There is a mythology about Brett Ratner that goes something like this: Scrappy Jewish kid from Miami Beach who dreams of making movies skips high school to hang out on the set of Brian De Palma's Scarface until he makes himself such a nuisance that De Palma casts him as an extra. That same kid later talks his way into NYU film school despite an unimpressive GPA, where, on a lark, he writes to Steven Spielberg asking for $1,000 toward the budget of a student film, and later receives a check in the mail. A chance meeting with then-nascent Def Jam Records mogul Russell Simmons gets him a gig directing hip-hop music videos; those videos just happen to premiere on MTV at the very moment the network begins adding directors' names to the credit blocks, thus turning Ratner into one of the most sought-after video directors of the early '90s and an avatar of hip-hop's infiltration of mainstream pop culture.
"He embraced me, treated me like his little brother or his son, and he exposed me to that world," says Ratner of Simmons. "I wasn't the white kid who was like, 'Yo, what's up with that?' I was doing hip-hop videos, but I wasn't acting black. I was who I was."
"There are only a handful of guys that I've met in the movie world who mix interracially as though there were no such thing as race — not just who have some black friends, but who actually behave in a way when they're in interracial situations where there is no sense that they're even thinking about it," says Toback. "I always sort of secretly prided myself on feeling that this was a quality I had and that no one else I'd met had to the same degree, but starting with the first day of shooting on Black and White, I saw that Brett has the same thing.
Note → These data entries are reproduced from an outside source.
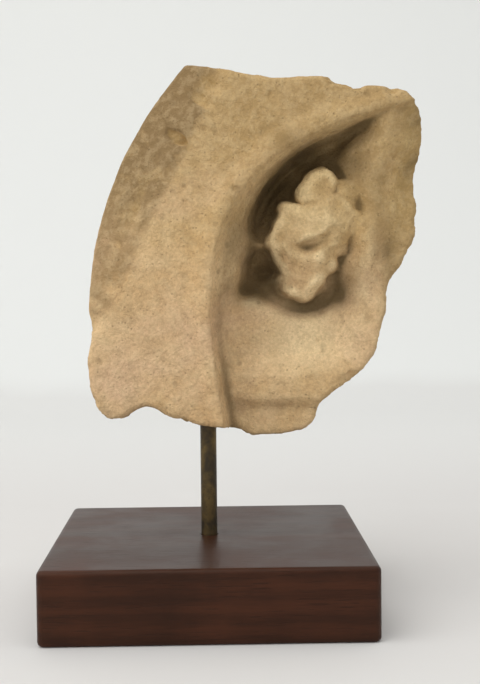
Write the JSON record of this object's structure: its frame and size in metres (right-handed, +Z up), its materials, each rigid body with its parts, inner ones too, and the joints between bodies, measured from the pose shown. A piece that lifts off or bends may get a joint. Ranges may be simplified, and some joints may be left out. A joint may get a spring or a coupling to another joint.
{
  "type": "ionic capital fragment",
  "caption": "Broken fragment of a carved stone Ionic capital volute, held by a thin bronze rod on a square dark wooden display block.",
  "frame": {"origin": "centre of the wooden block's underside, under the rod", "axes": "+Z up along the rod, the carved face looks along -Y, +X to the viewer's right"},
  "size_m": [0.135, 0.114, 0.1964],
  "materials": {
    "stone": "worn, matt",
    "bronze": "dark patina",
    "wood": "dark stain, satin"
  },
  "bodies": {
    "root": {"capital_fragment": "stone", "mount_rod": "bronze", "base_block": "wood"}
  },
  "joints": []
}
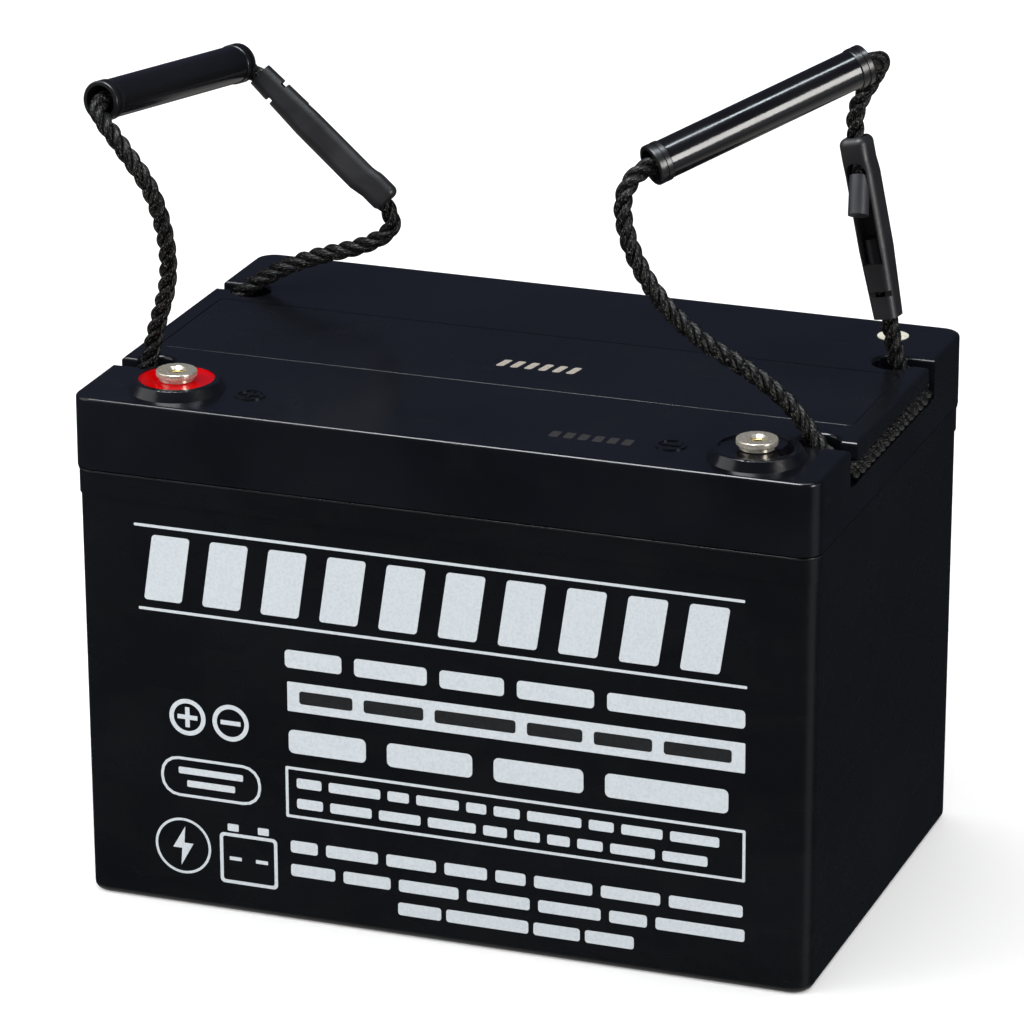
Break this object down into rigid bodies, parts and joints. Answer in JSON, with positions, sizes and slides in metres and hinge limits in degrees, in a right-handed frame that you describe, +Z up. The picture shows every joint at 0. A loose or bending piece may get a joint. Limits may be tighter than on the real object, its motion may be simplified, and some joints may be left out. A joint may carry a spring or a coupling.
{
  "type": "deep cycle battery",
  "caption": "Sealed rectangular battery with a flat lid, raised threaded terminals and a rope carrying handle with a sliding tube grip and a rope clip at each end",
  "frame": {"origin": "centre of the resting face, on the bottom of the case", "axes": "+Z up, +X to the right along the long side with the negative terminal, -Y to the printed front"},
  "size_m": [0.2751, 0.1686, 0.2921],
  "materials": {
    "case_plastic": "semi-gloss black moulded shell",
    "lid_plastic": "glossy black with fine scuffs",
    "cover_plastic": "glossy black with fine scuffs",
    "dot_paper": "plain cream sticker",
    "valve_rubber": "soft black rubber",
    "positive_lead": "brown active paste on lead grid",
    "negative_lead": "grey active paste on lead grid",
    "glass_mat": "white glass fibre mat",
    "lead": "dull cast lead",
    "terminal_nickel": "bright plated metal, brassy in the thread",
    "potting_red": "glossy red resin",
    "potting_black": "glossy black resin",
    "rope": "black laid rope of three strands",
    "clip_plastic": "satin black moulded clip",
    "ferrule_metal": "dark grey sleeve on the rope end",
    "grip_plastic": "glossy black tube",
    "ring_plastic": "glossy black end ring"
  },
  "bodies": {
    "battery": {"case": "case_plastic", "lid": "lid_plastic", "vent_cover": "cover_plastic", "inspection_dot": "dot_paper", "valve_cap_1": "valve_rubber", "valve_cap_2": "valve_rubber", "valve_cap_3": "valve_rubber", "valve_cap_4": "valve_rubber", "valve_cap_5": "valve_rubber", "valve_cap_6": "valve_rubber", "positive_plates_1": "positive_lead", "negative_plates_1": "negative_lead", "separators_1": "glass_mat", "positive_plates_2": "positive_lead", "negative_plates_2": "negative_lead", "separators_2": "glass_mat", "positive_plates_3": "positive_lead", "negative_plates_3": "negative_lead", "separators_3": "glass_mat", "positive_plates_4": "positive_lead", "negative_plates_4": "negative_lead", "separators_4": "glass_mat", "positive_plates_5": "positive_lead", "negative_plates_5": "negative_lead", "separators_5": "glass_mat", "positive_plates_6": "positive_lead", "negative_plates_6": "negative_lead", "separators_6": "glass_mat", "cell_weld_1": "lead", "cell_weld_2": "lead", "cell_weld_3": "lead", "cell_weld_4": "lead", "cell_weld_5": "lead", "positive_terminal_insert": "terminal_nickel", "positive_terminal_potting": "potting_red", "positive_terminal_post": "lead", "positive_terminal_seal": "valve_rubber", "negative_terminal_insert": "terminal_nickel", "negative_terminal_potting": "potting_black", "negative_terminal_post": "lead", "negative_terminal_seal": "valve_rubber"},
    "left_handle": {"left_handle_rope": "rope", "left_handle_rope_clip": "clip_plastic", "left_handle_ferrule_low": "ferrule_metal", "left_handle_ferrule_high": "ferrule_metal"},
    "right_handle": {"right_handle_rope": "rope", "right_handle_rope_clip": "clip_plastic", "right_handle_ferrule_low": "ferrule_metal", "right_handle_ferrule_high": "ferrule_metal"},
    "left_grip": {"left_handle_grip_tube": "grip_plastic", "left_handle_grip_ring_front": "ring_plastic", "left_handle_grip_ring_rear": "ring_plastic"},
    "right_grip": {"right_handle_grip_tube": "grip_plastic", "right_handle_grip_ring_front": "ring_plastic", "right_handle_grip_ring_rear": "ring_plastic"}
  },
  "joints": [
    {"name": "left_handle_swing", "type": "hinge", "parent": "battery", "child": "left_handle", "pos_m": [-0.1286, 0, 0.1693], "axis": [0, -1, 0], "range_deg": [-2, 125]},
    {"name": "right_handle_swing", "type": "hinge", "parent": "battery", "child": "right_handle", "pos_m": [0.1286, 0, 0.1693], "axis": [0, 1, 0], "range_deg": [-4, 125]},
    {"name": "left_grip_turn", "type": "hinge", "parent": "left_handle", "child": "left_grip", "pos_m": [-0.1367, -0.038, 0.2673], "axis": [0.1909, 0.9783, -0.0811], "continuous": true},
    {"name": "right_grip_turn", "type": "hinge", "parent": "right_handle", "child": "right_grip", "pos_m": [0.055, -0.03, 0.262], "axis": [0.6402, 0.7153, 0.2802], "continuous": true}
  ]
}
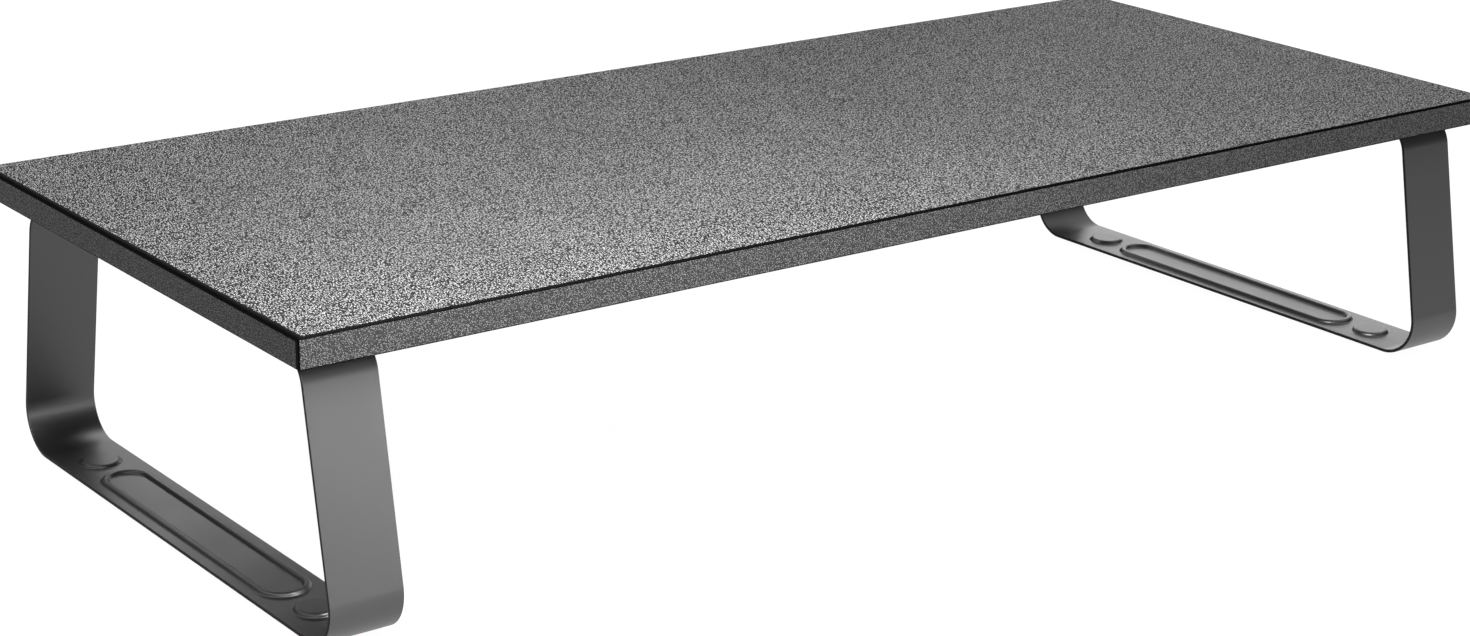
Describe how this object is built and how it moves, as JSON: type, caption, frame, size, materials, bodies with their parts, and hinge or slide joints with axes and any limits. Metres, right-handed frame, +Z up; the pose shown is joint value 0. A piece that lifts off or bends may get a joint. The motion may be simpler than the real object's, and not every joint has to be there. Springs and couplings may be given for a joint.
{
  "type": "desktop monitor riser",
  "caption": "Desktop riser: a grained, edge-banded board on two bent flat-strip steel legs with pressed beads and rubber pads.",
  "frame": {"origin": "on the desk, under the middle of the object's own bounding box", "axes": "+X along the board to the user's right, -Y to the user, +Z up"},
  "size_m": [0.612, 0.261, 0.1216],
  "materials": {
    "chipboard": "raw chipboard, sealed inside laminates and bands",
    "grained_laminate": "black laminate with a fine pebble grain and a soft sheen",
    "backing_laminate": "smooth matte black backing",
    "edge_band": "pebble-grained face, smooth black milled edges",
    "coated_steel": "satin dark grey powder coat",
    "pad_rubber": "matte black",
    "zinc_screw": "black zinc",
    "insert_brass": "bare turned brass"
  },
  "bodies": {
    "root": {"board_core": "chipboard", "top_laminate": "grained_laminate", "bottom_laminate": "backing_laminate", "front_edge_band": "edge_band", "rear_edge_band": "edge_band", "left_edge_band": "edge_band", "right_edge_band": "edge_band", "left_leg_frame": "coated_steel", "right_leg_frame": "coated_steel", "left_front_foot_pad": "pad_rubber", "left_rear_foot_pad": "pad_rubber", "right_front_foot_pad": "pad_rubber", "right_rear_foot_pad": "pad_rubber", "left_front_screws": "zinc_screw", "left_rear_screws": "zinc_screw", "right_front_screws": "zinc_screw", "right_rear_screws": "zinc_screw", "left_front_inserts": "insert_brass", "left_rear_inserts": "insert_brass", "right_front_inserts": "insert_brass", "right_rear_inserts": "insert_brass"}
  },
  "joints": []
}
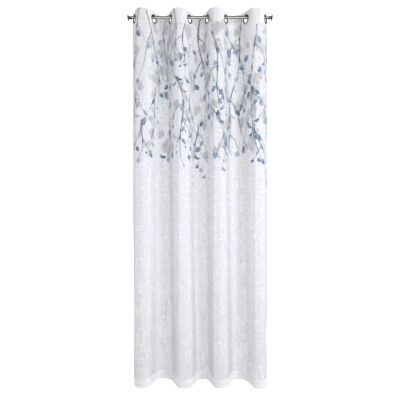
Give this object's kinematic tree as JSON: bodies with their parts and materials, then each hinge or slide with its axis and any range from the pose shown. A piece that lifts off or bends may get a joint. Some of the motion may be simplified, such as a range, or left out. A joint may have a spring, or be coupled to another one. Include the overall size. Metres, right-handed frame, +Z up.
{
  "type": "sheer voile eyelet curtain on a curtain rod",
  "caption": "Sheer printed voile curtain hanging in soft folds by metal eyelets threaded on a round curtain rod with flared finials.",
  "frame": {"origin": "middle of the curtain rod's axis, between its two ends", "axes": "+X along the rod to the right as seen from the room, +Y away from the room towards the window, +Z up"},
  "size_m": [0.976, 0.1296, 2.509],
  "materials": {
    "voile": "sheer slub voile",
    "heading_tape": "matte woven",
    "eyelet_nickel": "satin",
    "rod_nickel": "satin",
    "finial_pewter": "satin"
  },
  "bodies": {
    "root": {"curtain_panel": "voile", "heading_tape": "heading_tape", "rod": "rod_nickel", "finial_left": "finial_pewter", "finial_right": "finial_pewter", "eyelet_front_1": "eyelet_nickel", "eyelet_back_1": "eyelet_nickel", "eyelet_front_2": "eyelet_nickel", "eyelet_back_2": "eyelet_nickel", "eyelet_front_3": "eyelet_nickel", "eyelet_back_3": "eyelet_nickel", "eyelet_front_4": "eyelet_nickel", "eyelet_back_4": "eyelet_nickel", "eyelet_front_5": "eyelet_nickel", "eyelet_back_5": "eyelet_nickel", "eyelet_front_6": "eyelet_nickel", "eyelet_back_6": "eyelet_nickel", "eyelet_front_7": "eyelet_nickel", "eyelet_back_7": "eyelet_nickel", "eyelet_front_8": "eyelet_nickel", "eyelet_back_8": "eyelet_nickel"}
  },
  "joints": []
}
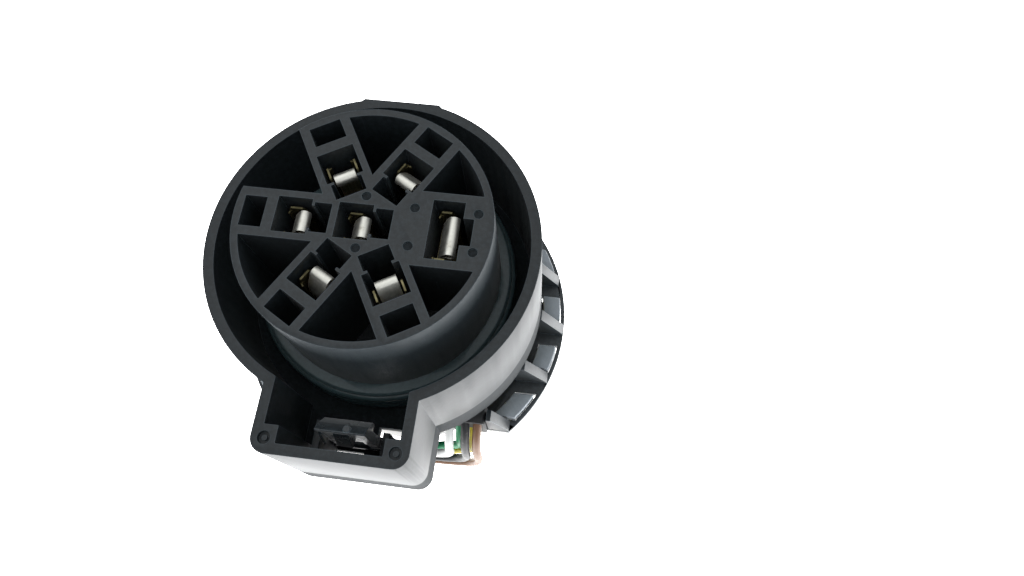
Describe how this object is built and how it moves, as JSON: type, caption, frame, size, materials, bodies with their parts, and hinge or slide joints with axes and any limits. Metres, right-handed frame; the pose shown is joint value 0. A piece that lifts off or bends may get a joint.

The irony was that he was playing a guy who wanted to direct Wu-Tang Clan in a video, and in real life he already had directed them in a video!"
Ratner's videos — some of them can be found as extras on the DVDs of his feature films — are stylish, highly cinematic affairs, usually conceived as mininarratives rather than collages of abstract images. One, for the 1994 Heavy D track "Nuttin' but Love," included an appearance by then up-and-coming comic Chris Tucker, who three years later would be cast opposite Charlie Sheen in the New Line—produced action comedy Money Talks. When the film's original director proved unable to cope with his star's rampant improvising and walked off the set, it was Tucker who suggested Ratner as a replacement.